◆ EXERCISE BRIEF
Everything from the first line down to the line containing "return common(join(bowl(0), [snorkel()]), above(KEEL))" should be reproduced exactly; please include nothing else.

◆ DATA SEGMENT
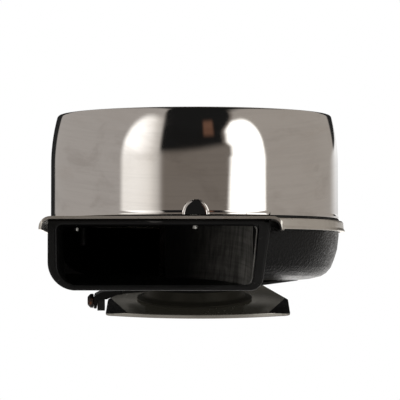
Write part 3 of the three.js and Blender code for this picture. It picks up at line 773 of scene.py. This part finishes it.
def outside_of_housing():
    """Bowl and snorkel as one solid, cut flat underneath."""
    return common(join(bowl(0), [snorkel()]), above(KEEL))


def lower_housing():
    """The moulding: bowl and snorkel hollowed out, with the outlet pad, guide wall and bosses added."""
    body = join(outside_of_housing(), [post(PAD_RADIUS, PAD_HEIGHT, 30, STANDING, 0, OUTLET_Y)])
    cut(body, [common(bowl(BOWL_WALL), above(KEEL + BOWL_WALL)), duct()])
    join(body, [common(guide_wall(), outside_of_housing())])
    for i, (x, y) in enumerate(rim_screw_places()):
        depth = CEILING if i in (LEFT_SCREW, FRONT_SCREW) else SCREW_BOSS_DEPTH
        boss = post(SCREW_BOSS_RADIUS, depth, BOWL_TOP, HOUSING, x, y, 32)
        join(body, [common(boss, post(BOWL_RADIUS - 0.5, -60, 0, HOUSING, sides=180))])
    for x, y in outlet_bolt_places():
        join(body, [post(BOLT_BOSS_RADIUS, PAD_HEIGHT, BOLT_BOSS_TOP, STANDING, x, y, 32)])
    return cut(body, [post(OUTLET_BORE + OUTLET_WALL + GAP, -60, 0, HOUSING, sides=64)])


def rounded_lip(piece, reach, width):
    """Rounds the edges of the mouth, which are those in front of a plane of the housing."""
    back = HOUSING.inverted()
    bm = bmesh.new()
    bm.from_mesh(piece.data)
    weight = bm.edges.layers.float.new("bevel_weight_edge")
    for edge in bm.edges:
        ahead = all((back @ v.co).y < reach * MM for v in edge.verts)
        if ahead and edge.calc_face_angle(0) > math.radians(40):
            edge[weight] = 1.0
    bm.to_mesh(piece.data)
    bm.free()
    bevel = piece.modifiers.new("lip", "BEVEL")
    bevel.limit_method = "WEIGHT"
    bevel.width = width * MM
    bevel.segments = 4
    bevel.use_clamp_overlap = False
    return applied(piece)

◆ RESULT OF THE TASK
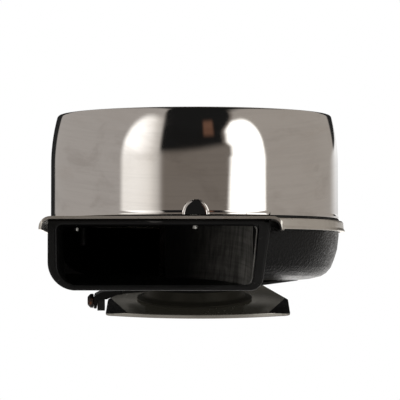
Write part 3 of the three.js and Blender code for this picture. It picks up at line 773 of scene.py. This part finishes it.
def outside_of_housing():
    """Bowl and snorkel as one solid, cut flat underneath."""
    return common(join(bowl(0), [snorkel()]), above(KEEL))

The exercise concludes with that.